■ **Exercise brief**
Everything in the listing should be restated word for word.

---------- Provided material

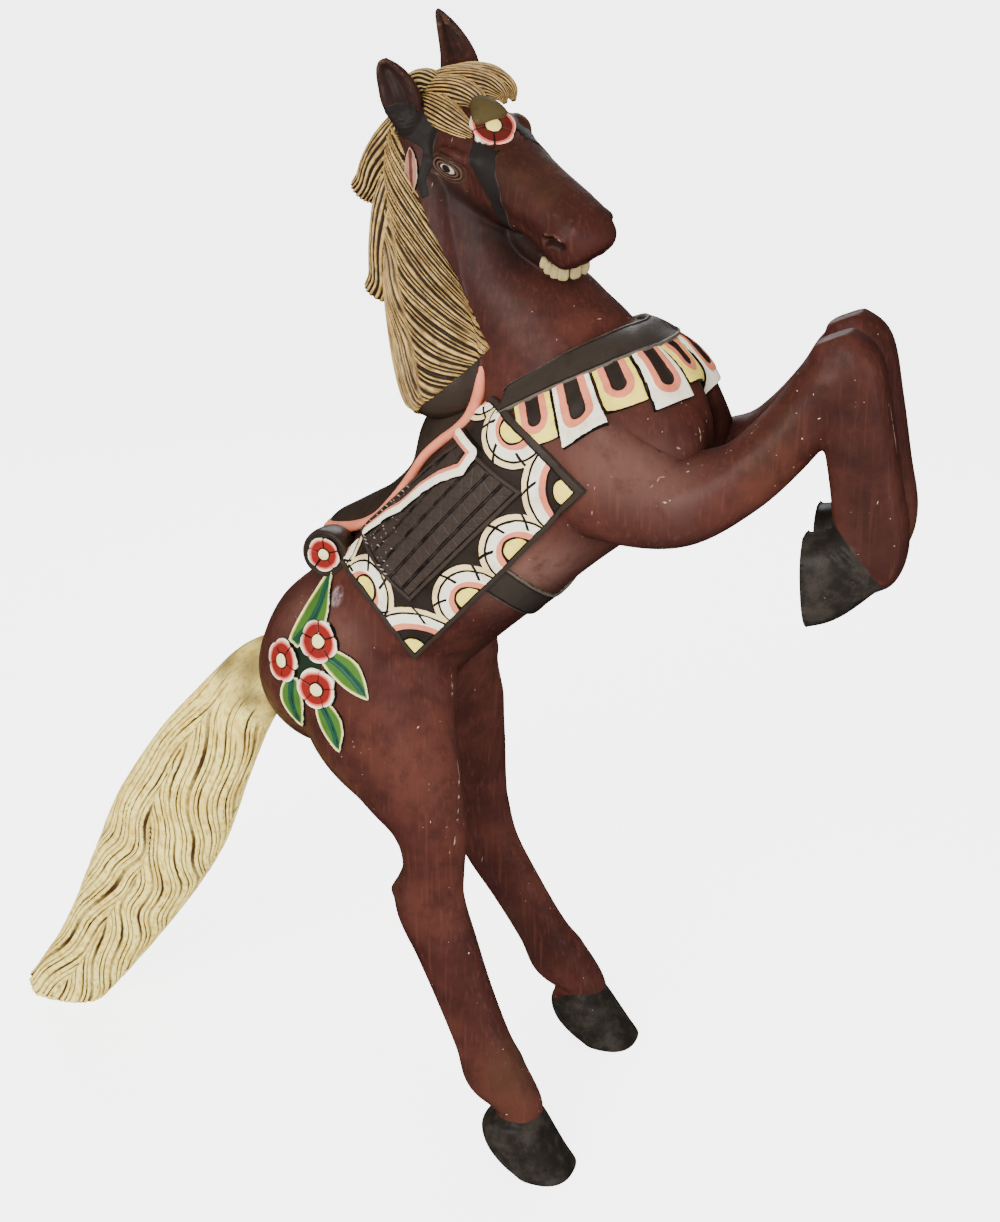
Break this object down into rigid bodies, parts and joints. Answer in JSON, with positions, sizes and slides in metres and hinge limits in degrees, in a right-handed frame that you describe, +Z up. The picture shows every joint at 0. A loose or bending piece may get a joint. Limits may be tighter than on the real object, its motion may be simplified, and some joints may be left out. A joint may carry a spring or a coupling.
{
  "type": "carousel horse",
  "caption": "Carved wooden carousel horse rearing on its hind hooves and long tail, with painted saddle, blanket, fringed breast strap and rump flowers.",
  "frame": {"origin": "bottom centre of the whole horse's bounding box, on the ground that the hind hooves and the tail stand on", "axes": "+X where the horse faces, +Y its left side, +Z up"},
  "size_m": [1.1125, 0.3667, 1.2396],
  "materials": {
    "stained_wood": "reddish dark brown stain over carved wood, half gloss, with pale scratches; painted trappings",
    "cream_painted_wood": "cream paint rubbed back over deep carved hair grooves"
  },
  "bodies": {
    "root": {"carved_horse": "stained_wood", "carved_tail": "cream_painted_wood"}
  },
  "joints": []
}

--------------------

■ **Response**
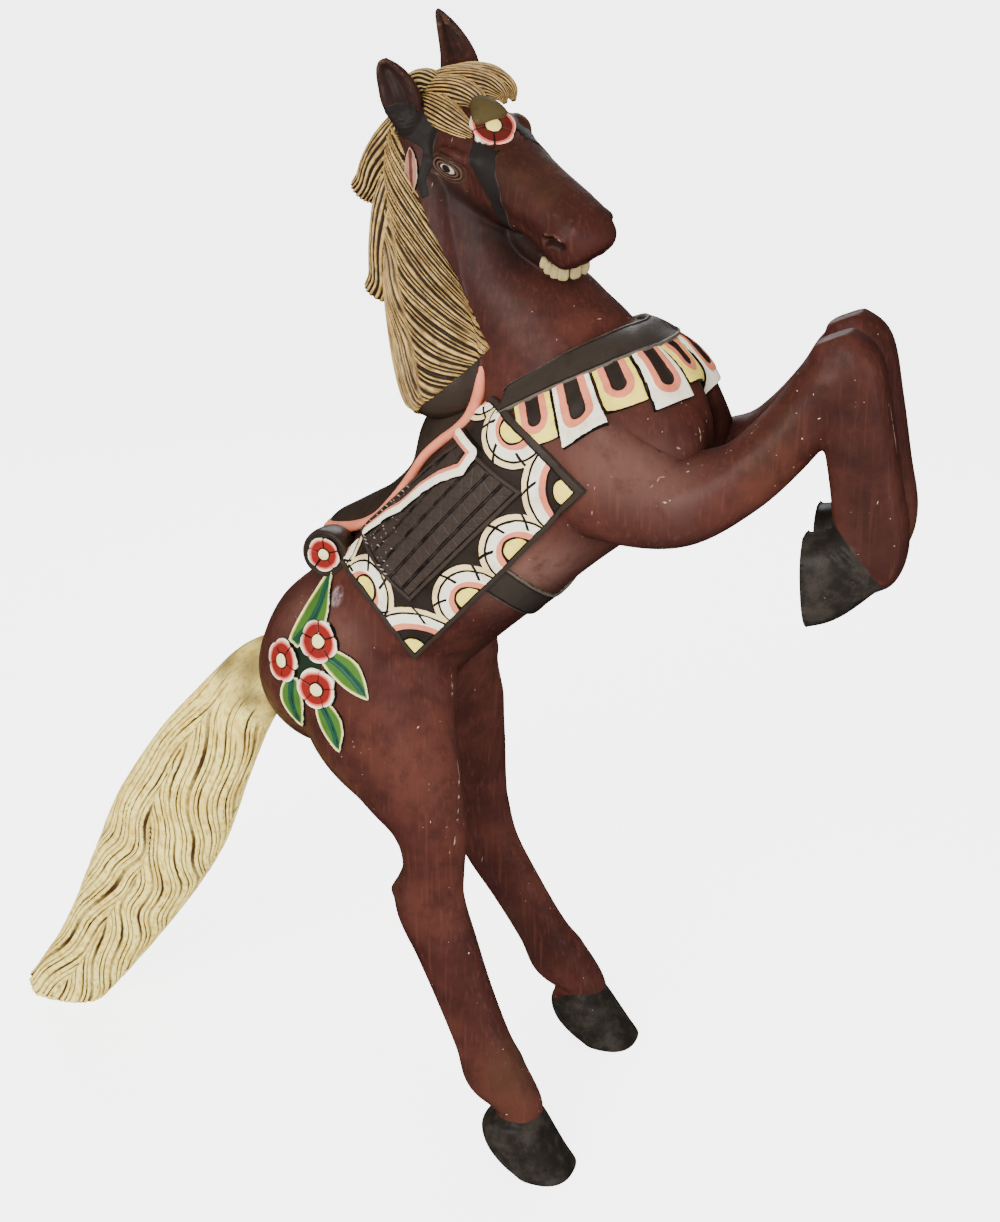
Break this object down into rigid bodies, parts and joints. Answer in JSON, with positions, sizes and slides in metres and hinge limits in degrees, in a right-handed frame that you describe, +Z up. The picture shows every joint at 0. A loose or bending piece may get a joint. Limits may be tighter than on the real object, its motion may be simplified, and some joints may be left out. A joint may carry a spring or a coupling.
{
  "type": "carousel horse",
  "caption": "Carved wooden carousel horse rearing on its hind hooves and long tail, with painted saddle, blanket, fringed breast strap and rump flowers.",
  "frame": {"origin": "bottom centre of the whole horse's bounding box, on the ground that the hind hooves and the tail stand on", "axes": "+X where the horse faces, +Y its left side, +Z up"},
  "size_m": [1.1125, 0.3667, 1.2396],
  "materials": {
    "stained_wood": "reddish dark brown stain over carved wood, half gloss, with pale scratches; painted trappings",
    "cream_painted_wood": "cream paint rubbed back over deep carved hair grooves"
  },
  "bodies": {
    "root": {"carved_horse": "stained_wood", "carved_tail": "cream_painted_wood"}
  },
  "joints": []
}